JSON records of objects
______
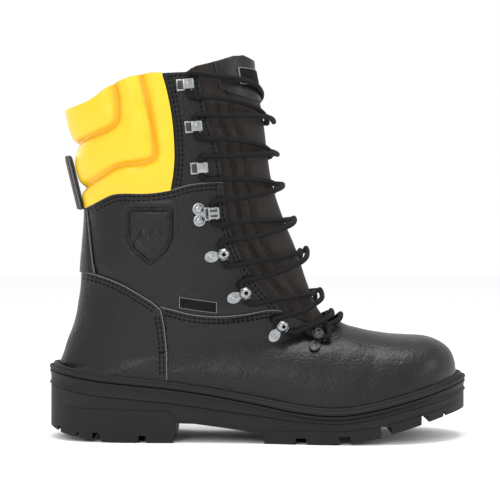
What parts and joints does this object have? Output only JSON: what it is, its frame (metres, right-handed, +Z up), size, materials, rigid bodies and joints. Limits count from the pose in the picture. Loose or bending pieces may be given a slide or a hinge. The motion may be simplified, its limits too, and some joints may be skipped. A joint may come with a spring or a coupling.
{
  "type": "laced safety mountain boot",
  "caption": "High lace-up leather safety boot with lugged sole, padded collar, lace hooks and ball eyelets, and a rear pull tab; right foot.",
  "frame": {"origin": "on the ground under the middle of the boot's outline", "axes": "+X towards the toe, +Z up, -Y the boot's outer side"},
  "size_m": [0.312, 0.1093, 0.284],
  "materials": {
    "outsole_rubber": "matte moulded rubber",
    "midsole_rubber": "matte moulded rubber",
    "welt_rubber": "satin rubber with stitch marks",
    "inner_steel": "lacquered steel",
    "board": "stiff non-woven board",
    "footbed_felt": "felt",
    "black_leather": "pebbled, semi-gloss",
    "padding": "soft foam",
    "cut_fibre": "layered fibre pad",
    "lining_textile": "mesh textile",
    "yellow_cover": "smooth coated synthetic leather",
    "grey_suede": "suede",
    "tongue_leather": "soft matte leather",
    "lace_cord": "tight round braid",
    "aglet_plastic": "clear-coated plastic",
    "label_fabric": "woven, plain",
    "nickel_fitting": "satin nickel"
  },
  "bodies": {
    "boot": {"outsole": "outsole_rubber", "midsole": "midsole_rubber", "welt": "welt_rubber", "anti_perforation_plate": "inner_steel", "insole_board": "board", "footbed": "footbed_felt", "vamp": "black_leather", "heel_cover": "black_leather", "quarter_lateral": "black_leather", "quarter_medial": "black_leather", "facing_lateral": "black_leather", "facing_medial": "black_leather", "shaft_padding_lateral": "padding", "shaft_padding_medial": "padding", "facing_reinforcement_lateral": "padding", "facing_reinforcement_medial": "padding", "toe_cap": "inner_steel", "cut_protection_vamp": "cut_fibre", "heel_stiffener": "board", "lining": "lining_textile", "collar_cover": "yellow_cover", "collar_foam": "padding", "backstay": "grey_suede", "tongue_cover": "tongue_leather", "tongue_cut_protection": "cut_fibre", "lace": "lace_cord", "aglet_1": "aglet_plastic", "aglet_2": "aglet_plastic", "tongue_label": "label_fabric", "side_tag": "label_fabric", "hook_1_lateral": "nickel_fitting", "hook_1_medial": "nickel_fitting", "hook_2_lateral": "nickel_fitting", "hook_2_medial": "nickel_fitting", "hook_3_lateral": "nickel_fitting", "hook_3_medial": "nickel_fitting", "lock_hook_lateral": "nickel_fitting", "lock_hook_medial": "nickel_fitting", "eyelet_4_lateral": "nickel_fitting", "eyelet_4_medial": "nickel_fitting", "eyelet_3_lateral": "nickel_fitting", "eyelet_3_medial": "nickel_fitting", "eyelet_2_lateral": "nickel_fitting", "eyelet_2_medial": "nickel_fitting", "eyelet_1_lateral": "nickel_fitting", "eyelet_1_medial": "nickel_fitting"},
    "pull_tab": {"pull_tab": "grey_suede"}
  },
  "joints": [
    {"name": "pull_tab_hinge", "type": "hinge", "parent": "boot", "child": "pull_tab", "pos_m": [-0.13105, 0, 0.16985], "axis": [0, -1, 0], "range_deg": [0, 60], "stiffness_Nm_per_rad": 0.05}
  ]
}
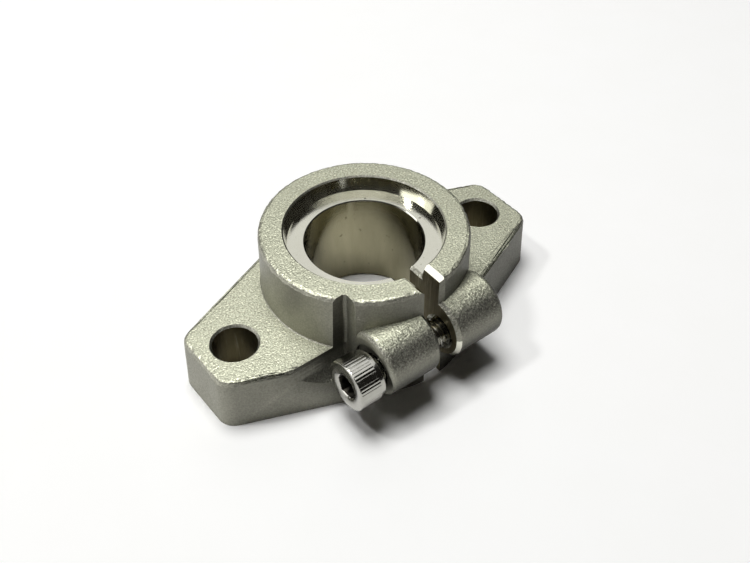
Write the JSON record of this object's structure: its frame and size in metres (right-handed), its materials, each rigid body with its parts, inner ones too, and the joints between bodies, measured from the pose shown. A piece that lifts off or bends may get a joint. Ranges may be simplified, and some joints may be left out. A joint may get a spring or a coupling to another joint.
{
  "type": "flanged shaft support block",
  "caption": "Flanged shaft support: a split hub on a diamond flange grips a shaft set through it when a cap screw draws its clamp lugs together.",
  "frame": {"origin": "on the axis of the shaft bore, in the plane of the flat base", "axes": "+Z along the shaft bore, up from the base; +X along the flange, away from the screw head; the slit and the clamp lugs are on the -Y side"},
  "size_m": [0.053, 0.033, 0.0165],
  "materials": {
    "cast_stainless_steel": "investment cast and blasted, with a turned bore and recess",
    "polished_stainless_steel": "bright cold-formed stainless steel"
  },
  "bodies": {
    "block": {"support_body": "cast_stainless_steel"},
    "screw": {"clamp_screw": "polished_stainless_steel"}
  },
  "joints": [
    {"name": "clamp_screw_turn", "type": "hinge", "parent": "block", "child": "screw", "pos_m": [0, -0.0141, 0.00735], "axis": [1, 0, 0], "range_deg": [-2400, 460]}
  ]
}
______
REQUEST
Please repeat the material above, word for word and in full.

FINAL RESULT
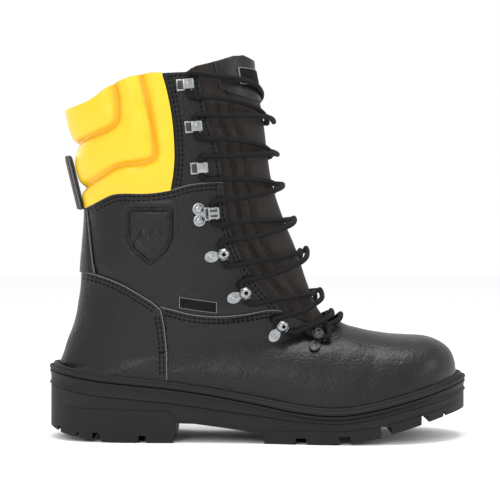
What parts and joints does this object have? Output only JSON: what it is, its frame (metres, right-handed, +Z up), size, materials, rigid bodies and joints. Limits count from the pose in the picture. Loose or bending pieces may be given a slide or a hinge. The motion may be simplified, its limits too, and some joints may be skipped. A joint may come with a spring or a coupling.
{
  "type": "laced safety mountain boot",
  "caption": "High lace-up leather safety boot with lugged sole, padded collar, lace hooks and ball eyelets, and a rear pull tab; right foot.",
  "frame": {"origin": "on the ground under the middle of the boot's outline", "axes": "+X towards the toe, +Z up, -Y the boot's outer side"},
  "size_m": [0.312, 0.1093, 0.284],
  "materials": {
    "outsole_rubber": "matte moulded rubber",
    "midsole_rubber": "matte moulded rubber",
    "welt_rubber": "satin rubber with stitch marks",
    "inner_steel": "lacquered steel",
    "board": "stiff non-woven board",
    "footbed_felt": "felt",
    "black_leather": "pebbled, semi-gloss",
    "padding": "soft foam",
    "cut_fibre": "layered fibre pad",
    "lining_textile": "mesh textile",
    "yellow_cover": "smooth coated synthetic leather",
    "grey_suede": "suede",
    "tongue_leather": "soft matte leather",
    "lace_cord": "tight round braid",
    "aglet_plastic": "clear-coated plastic",
    "label_fabric": "woven, plain",
    "nickel_fitting": "satin nickel"
  },
  "bodies": {
    "boot": {"outsole": "outsole_rubber", "midsole": "midsole_rubber", "welt": "welt_rubber", "anti_perforation_plate": "inner_steel", "insole_board": "board", "footbed": "footbed_felt", "vamp": "black_leather", "heel_cover": "black_leather", "quarter_lateral": "black_leather", "quarter_medial": "black_leather", "facing_lateral": "black_leather", "facing_medial": "black_leather", "shaft_padding_lateral": "padding", "shaft_padding_medial": "padding", "facing_reinforcement_lateral": "padding", "facing_reinforcement_medial": "padding", "toe_cap": "inner_steel", "cut_protection_vamp": "cut_fibre", "heel_stiffener": "board", "lining": "lining_textile", "collar_cover": "yellow_cover", "collar_foam": "padding", "backstay": "grey_suede", "tongue_cover": "tongue_leather", "tongue_cut_protection": "cut_fibre", "lace": "lace_cord", "aglet_1": "aglet_plastic", "aglet_2": "aglet_plastic", "tongue_label": "label_fabric", "side_tag": "label_fabric", "hook_1_lateral": "nickel_fitting", "hook_1_medial": "nickel_fitting", "hook_2_lateral": "nickel_fitting", "hook_2_medial": "nickel_fitting", "hook_3_lateral": "nickel_fitting", "hook_3_medial": "nickel_fitting", "lock_hook_lateral": "nickel_fitting", "lock_hook_medial": "nickel_fitting", "eyelet_4_lateral": "nickel_fitting", "eyelet_4_medial": "nickel_fitting", "eyelet_3_lateral": "nickel_fitting", "eyelet_3_medial": "nickel_fitting", "eyelet_2_lateral": "nickel_fitting", "eyelet_2_medial": "nickel_fitting", "eyelet_1_lateral": "nickel_fitting", "eyelet_1_medial": "nickel_fitting"},
    "pull_tab": {"pull_tab": "grey_suede"}
  },
  "joints": [
    {"name": "pull_tab_hinge", "type": "hinge", "parent": "boot", "child": "pull_tab", "pos_m": [-0.13105, 0, 0.16985], "axis": [0, -1, 0], "range_deg": [0, 60], "stiffness_Nm_per_rad": 0.05}
  ]
}
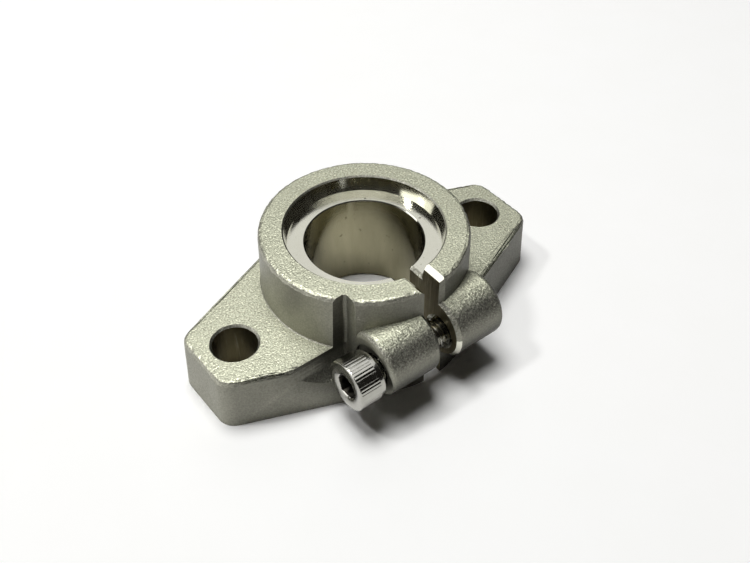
Write the JSON record of this object's structure: its frame and size in metres (right-handed), its materials, each rigid body with its parts, inner ones too, and the joints between bodies, measured from the pose shown. A piece that lifts off or bends may get a joint. Ranges may be simplified, and some joints may be left out. A joint may get a spring or a coupling to another joint.
{
  "type": "flanged shaft support block",
  "caption": "Flanged shaft support: a split hub on a diamond flange grips a shaft set through it when a cap screw draws its clamp lugs together.",
  "frame": {"origin": "on the axis of the shaft bore, in the plane of the flat base", "axes": "+Z along the shaft bore, up from the base; +X along the flange, away from the screw head; the slit and the clamp lugs are on the -Y side"},
  "size_m": [0.053, 0.033, 0.0165],
  "materials": {
    "cast_stainless_steel": "investment cast and blasted, with a turned bore and recess",
    "polished_stainless_steel": "bright cold-formed stainless steel"
  },
  "bodies": {
    "block": {"support_body": "cast_stainless_steel"},
    "screw": {"clamp_screw": "polished_stainless_steel"}
  },
  "joints": [
    {"name": "clamp_screw_turn", "type": "hinge", "parent": "block", "child": "screw", "pos_m": [0, -0.0141, 0.00735], "axis": [1, 0, 0], "range_deg": [-2400, 460]}
  ]
}